AFAIK: auch bei kabelinternet müßtest du an sich zugangsdaten haben ^^  gibt es bei den FAQ von kabelBW vlt nen hinweis, wie man nen router anschlißen kann/muss?


----------



## stanley (26. Juni 2009)

nein habe ihc keine komisch...muss ich mal nach schauen


----------



## Herbboy (26. Juni 2009)

sicher bin ich nicht, es kann natürlich sein, dass das modem ne feste eingebaute kennung hat und auch nur EIN anderes gerät per LAN dran sein darf.


----------



## stanley (26. Juni 2009)

ja wenn ich ein switsch daran hänge geht es nicht,..und wenn ich zum beispiel ein anderen pc dran mache muss ich das modem ausmachen warten einschalten und dann geht es auch,..aber dem im laden meinte mit einem router geht das,...habe mir einen geholt gehabt von d-link aber ohne w-lan da ging das auch,..vieleicht liegt es daran das es ein telekom router ist und nur mit utzungsdaten benutzt werden kann schade....


----------



## Herbboy (27. Juni 2009)

nee, das glaub ich nicht. schau mal, ob du den router als "repeater" einstellen kannst. oder vlt. leih dir mal von nem freund nen reinen router (ohne DSLmodem)


----------



## grubsnek (28. Juni 2009)

Herbboy schrieb:


> AFAIK: auch bei kabelinternet müßtest du an sich zugangsdaten haben ^^



Nein. Bei Kabel bekommt man keine Zugangsdaten. Das Modem sind deine Zugangsdaten, da die Mac Adresse beim Provider hinterlegt ist. 


Zu deinen Problem:
Du hast ein Modem und willst mehr als einen PC anschließen. Somit brauchst du einen Router. 
Vielleicht musst du bei deinen Telekomgerät das interne  DSL Modem abschalten ?

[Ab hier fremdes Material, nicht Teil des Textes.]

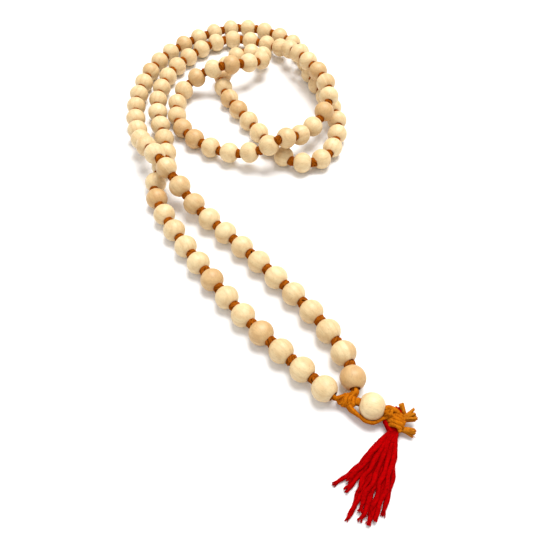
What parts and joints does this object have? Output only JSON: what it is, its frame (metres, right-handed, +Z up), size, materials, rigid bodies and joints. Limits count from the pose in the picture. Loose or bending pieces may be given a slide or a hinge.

Ich hab mir für die Zeit, bis ich meine Fritzbox 7272 erhalte, einen ganz billigen Router ohne Modem bei Conrad gekauft. Funktioniert einwandfrei!


----------



## midnight (28. Juni 2009)

Du brauchst einen Router ohne Modem. Da stellst du dann ein, dass du nicht einwählen willst, sondern das man dir eine IP zuordnen soll. Fertig 

so far


----------



## stanley (28. Juni 2009)

das ist gut,...also were ich mir einen roter kaufen,...ohne modem,...das gibt es einem im angebot von d-link??? ist das gut


----------



## grubsnek (28. Juni 2009)

da gibts bestimmt einen.

Ich hab den hier bis meine Fritzbox kommt: 4 Port Router

der schafft einen Wan -> Lan Durchsatz von mindestens 30Mbit/s

Installation: Einfach angesteckt und los gings.


----------



## Herbboy (28. Juni 2009)

schau doch erstmal, ob du die modemfunktion nicht einfach abstellen kannst.


----------



## Moadra (30. Juni 2009)

Und wichtig, sobald man ein anderes Gerät hinter das KabelBW Modem schaltet immer das Modem kurz vom Strom nehmen!

Nur dann erkennt das Modem die neue MAC.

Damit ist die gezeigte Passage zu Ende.